━━━ DATA

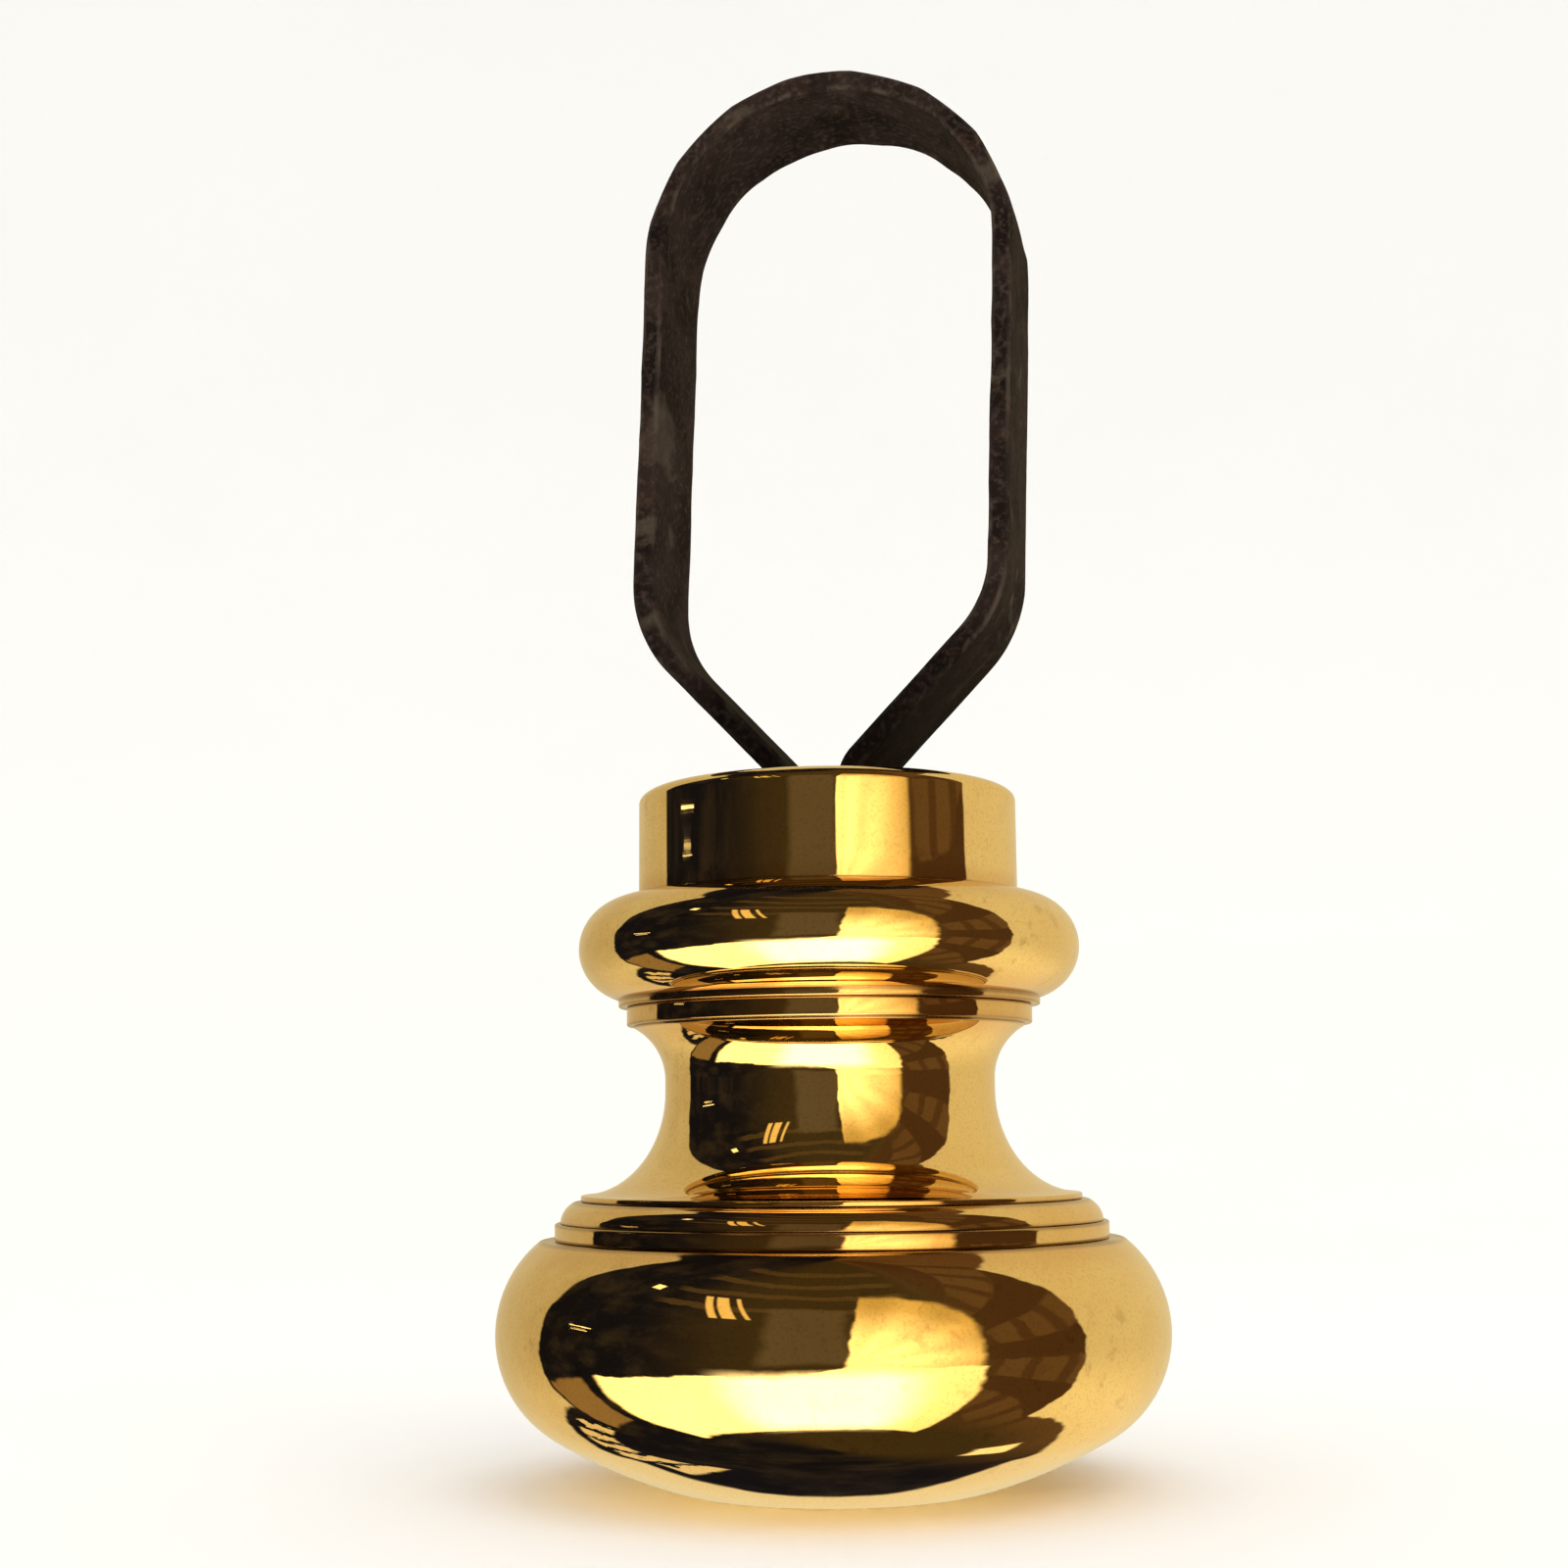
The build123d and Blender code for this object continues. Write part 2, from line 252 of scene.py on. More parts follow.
# ================================================================ turned pieces
def ellipse(center_r, center_z, half_w, half_h, start, end, steps=24):
    """Points on an ellipse from one angle to another, in degrees."""
    points = []
    for i in range(steps + 1):
        a = math.radians(start + (end - start) * i / steps)
        points.append((center_r + half_w * math.cos(a), center_z + half_h * math.sin(a)))
    return points


def eased(points, radius, steps=4):
    """The corner between three points as a small arc of about that radius."""
    before, corner, after = (Vector(p) for p in points)
    to_before = (before - corner).normalized()
    to_after = (after - corner).normalized()
    start = corner + to_before * radius
    end = corner + to_after * radius
    arc = []
    for i in range(steps + 1):
        t = i / steps
        arc.append(tuple(start * (1 - t) ** 2 + corner * 2 * t * (1 - t) + end * t ** 2))
    return arc


def through(a, b, c, steps=20):
    """Points on the circular arc from a through b to c."""
    (ax, ay), (bx, by), (cx, cy) = a, b, c
    d = 2 * (ax * (by - cy) + bx * (cy - ay) + cx * (ay - by))
    ux = ((ax * ax + ay * ay) * (by - cy) + (bx * bx + by * by) * (cy - ay)
          + (cx * cx + cy * cy) * (ay - by)) / d
    uy = ((ax * ax + ay * ay) * (cx - bx) + (bx * bx + by * by) * (ax - cx)
          + (cx * cx + cy * cy) * (bx - ax)) / d
    start = math.degrees(math.atan2(ay - uy, ax - ux))
    end = math.degrees(math.atan2(cy - uy, cx - ux))
    while end - start > 180:
        end -= 360
    while end - start < -180:
        end += 360
    radius = math.hypot(ax - ux, ay - uy)
    return ellipse(ux, uy, radius, radius, start, end, steps)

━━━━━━

DIRECTIVE: Write out the full listing, keeping every line exactly as it is.

RESPONSE TO THIS EXERCISE:
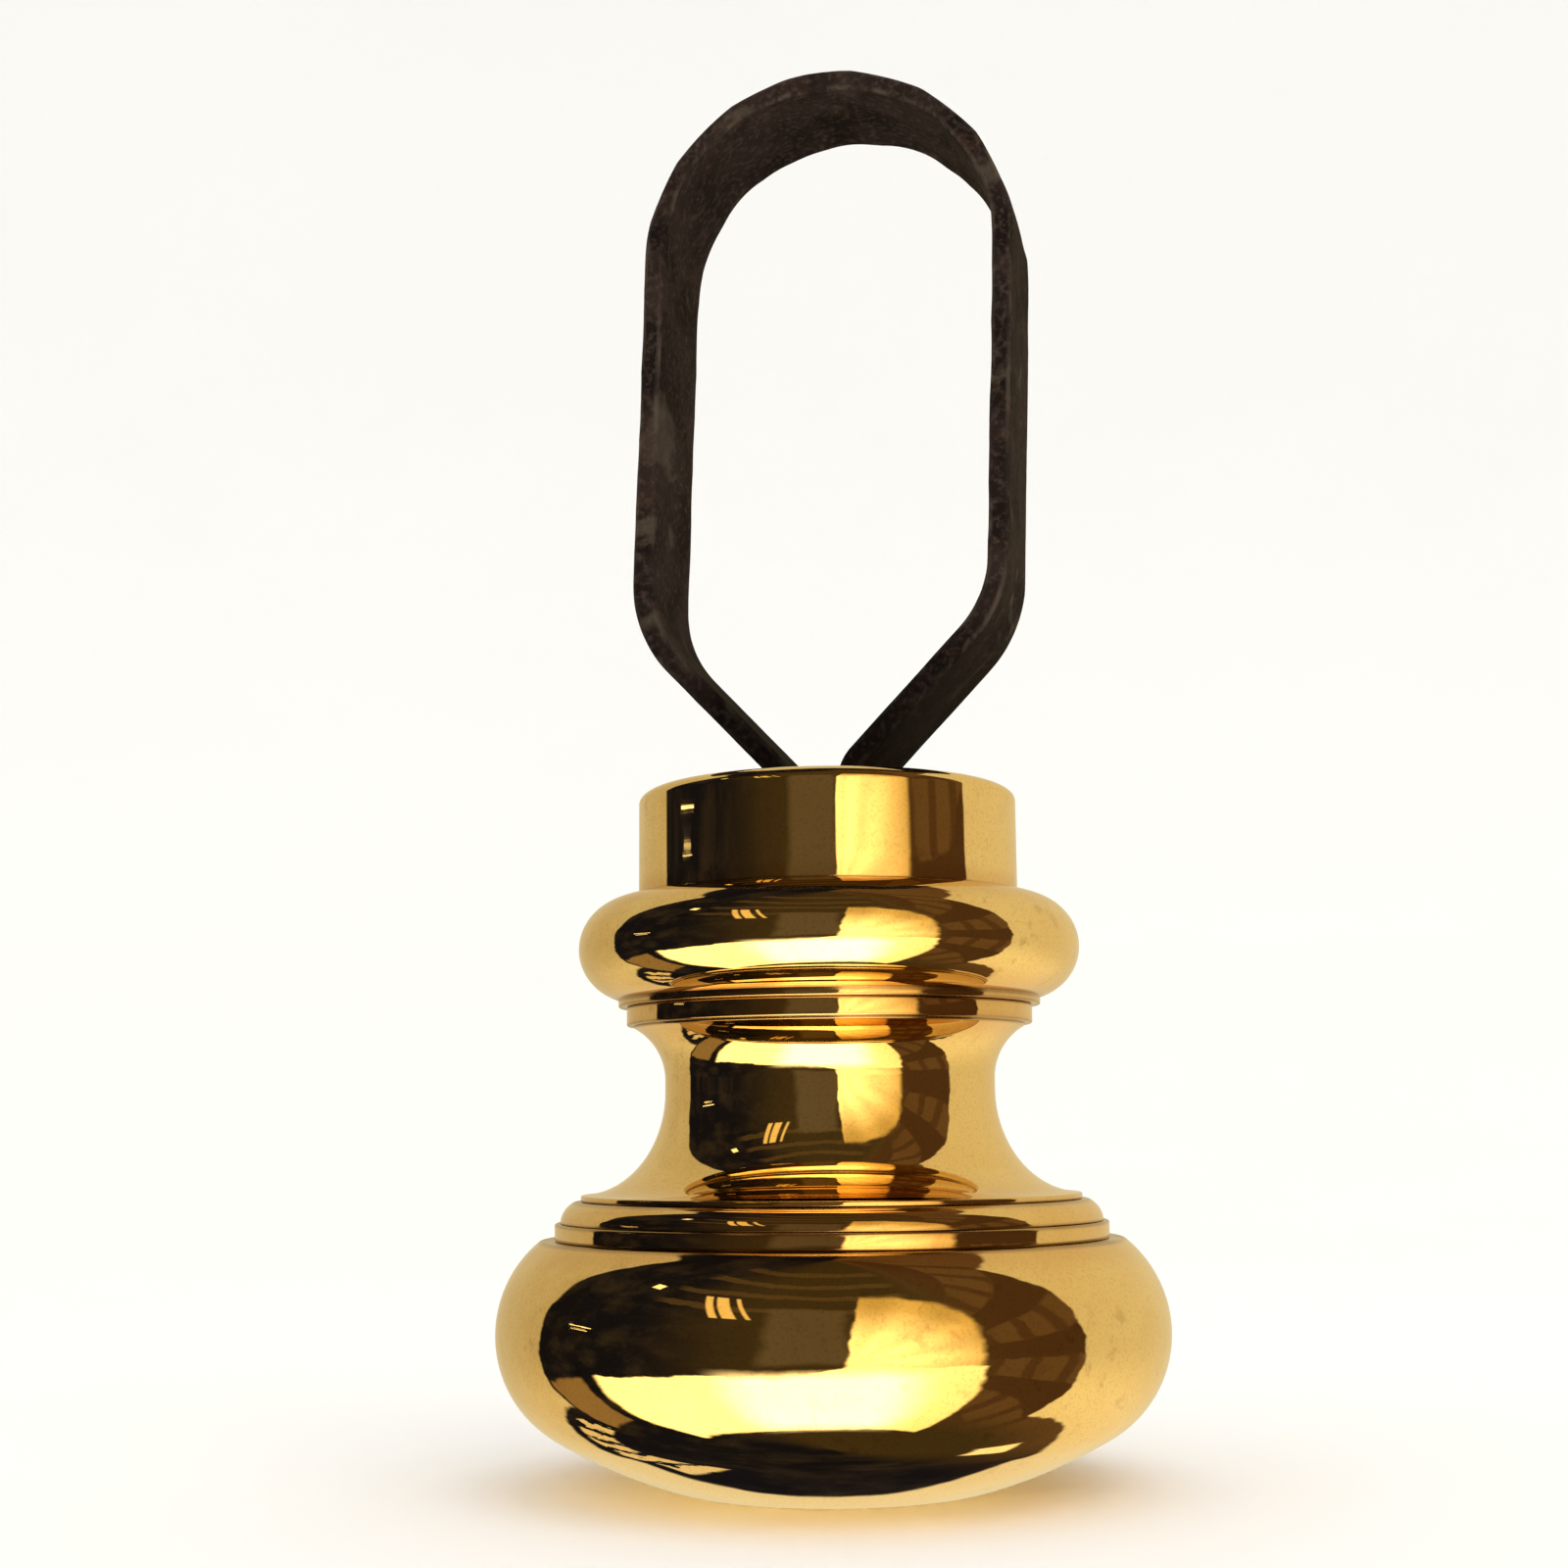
The build123d and Blender code for this object continues. Write part 2, from line 252 of scene.py on. More parts follow.
# ================================================================ turned pieces
def ellipse(center_r, center_z, half_w, half_h, start, end, steps=24):
    """Points on an ellipse from one angle to another, in degrees."""
    points = []
    for i in range(steps + 1):
        a = math.radians(start + (end - start) * i / steps)
        points.append((center_r + half_w * math.cos(a), center_z + half_h * math.sin(a)))
    return points


def eased(points, radius, steps=4):
    """The corner between three points as a small arc of about that radius."""
    before, corner, after = (Vector(p) for p in points)
    to_before = (before - corner).normalized()
    to_after = (after - corner).normalized()
    start = corner + to_before * radius
    end = corner + to_after * radius
    arc = []
    for i in range(steps + 1):
        t = i / steps
        arc.append(tuple(start * (1 - t) ** 2 + corner * 2 * t * (1 - t) + end * t ** 2))
    return arc


def through(a, b, c, steps=20):
    """Points on the circular arc from a through b to c."""
    (ax, ay), (bx, by), (cx, cy) = a, b, c
    d = 2 * (ax * (by - cy) + bx * (cy - ay) + cx * (ay - by))
    ux = ((ax * ax + ay * ay) * (by - cy) + (bx * bx + by * by) * (cy - ay)
          + (cx * cx + cy * cy) * (ay - by)) / d
    uy = ((ax * ax + ay * ay) * (cx - bx) + (bx * bx + by * by) * (ax - cx)
          + (cx * cx + cy * cy) * (bx - ax)) / d
    start = math.degrees(math.atan2(ay - uy, ax - ux))
    end = math.degrees(math.atan2(cy - uy, cx - ux))
    while end - start > 180:
        end -= 360
    while end - start < -180:
        end += 360
    radius = math.hypot(ax - ux, ay - uy)
    return ellipse(ux, uy, radius, radius, start, end, steps)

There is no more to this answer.